Microsoft and Adobe Systems confirmed Hamburg's move on Monday, but at the time, Microsoft wouldn't share details beyond saying Hamburg would work on "user experience" for the company. However, Chicago photographer and Photoshop consultant Jeff Schewe, who caught a plane to California to attend Hamburg's going-away party, shared a lot more on his blog.

"He was heavily recruited by Microsoft and given an unbeatable opportunity to work outside his normal digital imaging field," Schewe said. "Mark was invited by (Microsoft Chief Technology Officer) David Vaskevitch to come lead a team working on the future of operating system user experience at Microsoft."

Adobe Photoshop's interface has well over a decade's worth of accumulated menus, panels, and dialog boxes.
Adobe Photoshop's interface has well over a decade's worth of accumulated menus, panels, and dialog boxes. James Martin/CNET Networks

Schewe also quoted Hamburg about the change: "Given that I find the current Windows experience really annoying and yet I keep having to deal with it, this opportunity was a little too interesting to turn down. I can't imagine doing serious imaging anywhere other than Adobe, but I needed to do something other than imaging for a while."

Hamburg's baby: Adobe Photoshop Lightroom
So what does Hamburg's move portend? It's way too soon to say Microsoft will be better able to counter the widespread opinion that Apple's Mac OS X is superior, but Hamburg's Adobe work sheds some light on the new possibilities.

Hamburg joined Adobe to work on version 2.0 of Photoshop in 1990. After Photoshop 7 was released, he turned his attention to lead Shadowland, the project that became Photoshop Lightroom. That software, which is used to edit and catalog photos, is a major break from Photoshop when it comes to user interface.

Where Photoshop has a seemingly endless list of menus, submenus, dialog boxes, and configurable panels, Lightroom adapts to the task at hand.

Central is the photo in the middle, as large as possible. Adjustment panes can be pulled out from all four sides based on various tasks. The software shifts appearance according to modes for managing catalogs, developing an individual photo, showing slideshows, printing, and creating photo galleries for the Web.

Overhauling user interfaces can be tough, though. Short-term pain caused by unfamiliarity can challenge the long-term benefits of a clean-slate design.

Adobe is proceeding cautiously with a Photoshop interface overhaul. And Microsoft has had trouble with its "ribbon," which presents a task-based interface across the top of Microsoft Office 2007 programs. It's been tough for many users to adjust to the ribbon, and Microsoft is trying ways to make it easier to find the commands they want to perform.

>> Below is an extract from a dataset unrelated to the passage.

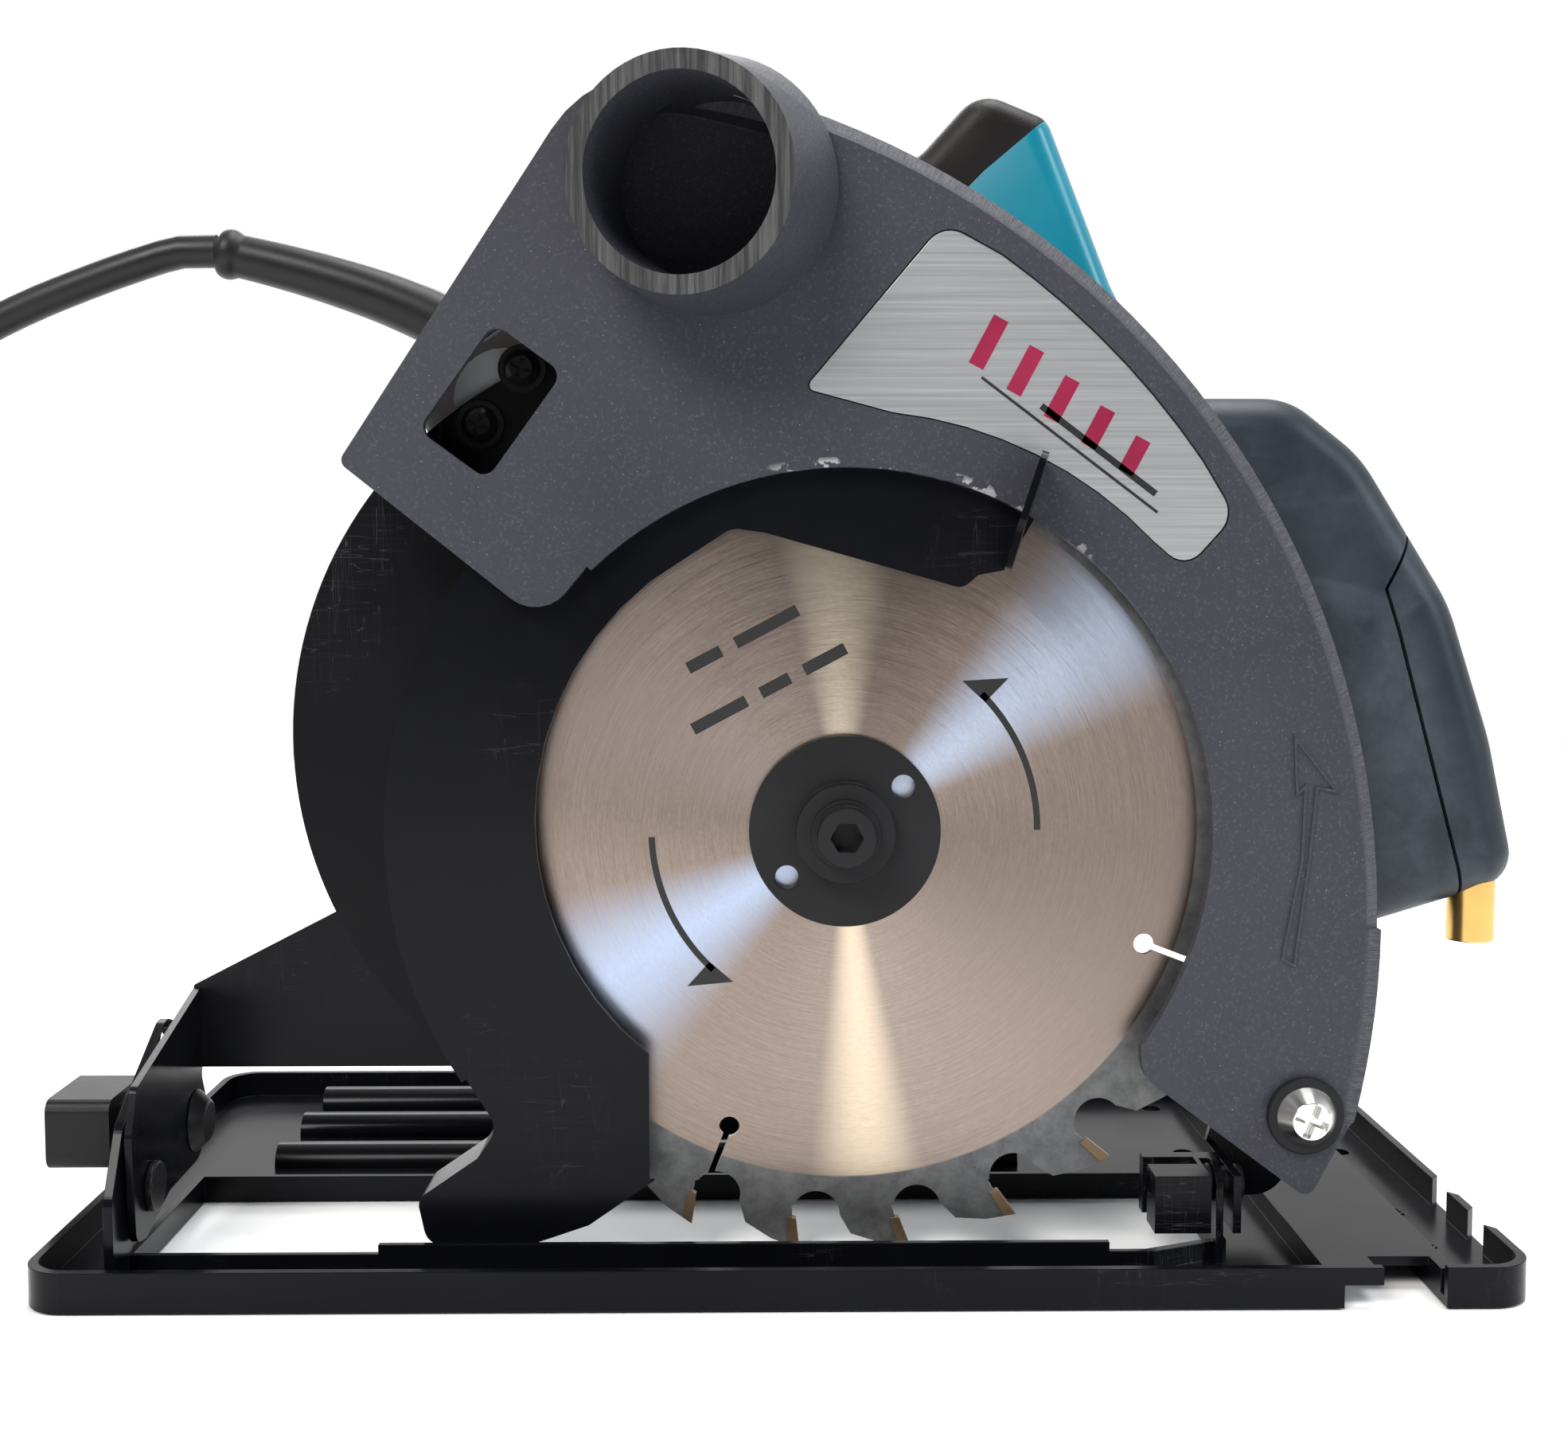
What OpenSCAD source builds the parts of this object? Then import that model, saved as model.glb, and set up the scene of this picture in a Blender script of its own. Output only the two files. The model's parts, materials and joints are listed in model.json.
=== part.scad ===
/* [Blade] */
// Blade diameter
blade_d = 185; // [180:1:188]
// Number of teeth
teeth = 24; // [18:1:30]
// Thickness of the blade's plate
plate_t = 1.4; // [1.2:0.1:1.8]
// Thickness of the carbide tips, which is the width of cut
kerf = 2.2; // [2:0.1:2.6]
// Bore of the blade
bore_d = 20; // [16:1:20]
/* [Base] */
// Length of the base plate
base_l = 310; // [300:1:320]
// Width of the base plate
base_w = 156; // [154:1:164]
// Thickness of the base plate's sheet
base_t = 2; // [1.6:0.2:2.4]
// Height of the base plate's turned-up rim
rim_h = 8.5; // [7:0.5:9]
/* [Layout] */
// Spindle ahead of the middle of the base
spindle_x = 14; // [12:1:16]
// Height of the spindle over the sole with the blade raised
spindle_z = 94.5; // [94:0.5:97]
// Blade's mid plane beside the middle of the base
blade_y = -48; // [-48.4:0.2:-47.6]
/* [Housing] */
// Outer radius of the motor housing
motor_r = 44; // [43:1:45]
// Width of the main handle
handle_w = 34; // [32:1:36]
// Diameter of the mains cord
cord_d = 8; // [7.5:0.5:8.5]

/* [Hidden] */
$fn = 96;
gap = 0.3;                       // clearance between pieces that move past each other
sheet = 1.2;                     // thickness of the lower guard's sheet
sp = [spindle_x, spindle_z];     // spindle axis in X and Z
blade_r = blade_d / 2;
guard_face_y = -59;              // outer face of the upper guard
guard_back_y = -34.5;            // back of the upper guard's casting
lower_y = [-55.7, -40.3];        // outer faces of the lower guard
lower_r = 97.5;
pivot = [111.5, 34.9];           // depth pivot in X and Z
bevel = [-52, 18];               // bevel axis in Y and Z
clamp_bolt = [-20, 23];          // bevel clamp bolt in Y and Z
quad_r = 200;                    // depth clamp bolt's distance from the depth pivot
quad_a = 145;                    // and its direction from there
quad = pivot + quad_r * [cos(quad_a), sin(quad_a)];
depth_swing = 26;
gear_module = 1;
gear_teeth = 47;
pinion_teeth = 10;
shaft_a = 75;                    // direction of the motor shaft seen from the spindle
shaft = sp + gear_module * (gear_teeth + pinion_teeth) / 2 * [cos(shaft_a), sin(shaft_a)];
handle_y = 20;                   // mid plane of the main handle
grip_y = [-46, 14];              // faces of the front grip
big_c = [-52.5, 74.5];           // centre of the upper guard's outer arc
big_r = 179.5;
arch_r = 77;                     // radius of the upper guard's open arch around the spindle

// ---- helpers ----
// Rounds the corner b of the path a-b-c with an arc of radius r
function fillet(a, b, c, r, n = 6) =
    let (u = (a - b) / norm(a - b), v = (c - b) / norm(c - b), half = acos(u * v) / 2,
         o = b + (u + v) / norm(u + v) * r / sin(half), p = b + u * r / tan(half) - o,
         q = b + v * r / tan(half) - o, s = atan2(p.y, p.x),
         turn = atan2(p.x * q.y - p.y * q.x, p * q))
    [for (i = [0:n]) o + r * [cos(s + turn * i / n), sin(s + turn * i / n)]];
// A closed outline through corners [x, y, radius]
function rounded(c) = let (n = len(c)) [for (i = [0:n - 1])
    let (a = c[(i + n - 1) % n], b = c[i], d = c[(i + 1) % n])
    each b[2] > 0 ? fillet([a.x, a.y], [b.x, b.y], [d.x, d.y], b[2]) : [[b.x, b.y]]];
// Points on an arc, with a zero corner radius
function arc(o, r, from, to, n) =
    [for (i = [0:n]) let (t = from + (to - from) * i / n) [o.x + r * cos(t), o.y + r * sin(t), 0]];
function polar(o, r, t) = o + r * [cos(t), sin(t)];

// Extrudes an X-Z outline from y0 to y1
module slab(y0, y1) translate([0, y1, 0]) rotate([90, 0, 0]) linear_extrude(y1 - y0) children();
// Extrudes a Y-Z outline from x0 to x1
module cheek(x0, x1) translate([x0, 0, 0]) rotate([90, 0, 90]) linear_extrude(x1 - x0) children();
// A cylinder along Y around the X-Z point c
module rod_y(c, r, y0, y1) translate([c.x, y1, c.y]) rotate([90, 0, 0]) cylinder(r = r, h = y1 - y0);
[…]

Hamburg's goals: "elegance," "personality"
Some possibilities can be gleaned from Hamburg himself. He discussed some of his Lightroom design goals in a 2007 blog posting.

"We wanted Lightroom to seem elegant, to exhibit grace, to show an attention to style beyond the utilitarian aspect that dominated Adobe's products up to that time. We wanted a richer UI experience," Hamburg said.

And Adobe wanted to give Lightroom a deliberate personality--even if that means some feathers are ruffled.

"One of the goals in Lightroom was to consciously think about the product personality we were trying to create with the expectation that a less accidental personality would induce a stronger emotional reaction in users. That stronger reaction can be both positive and negative," he said. "The second part of this goal was to have enough passionate users to outweigh the detractors."

Finally, he said Adobe wanted to balance power and complexity, adding the latter only when it significantly increased the former.

Designing a user interface for a product with as limited a range of abilities as Lightroom is a very different task than a user interface for an entire operating system, though. But even if Windows doesn't directly copy Lightroom, for example, by changing its look to suit the task at hand, I for one would welcome a version of Windows with elegance, personality, and power.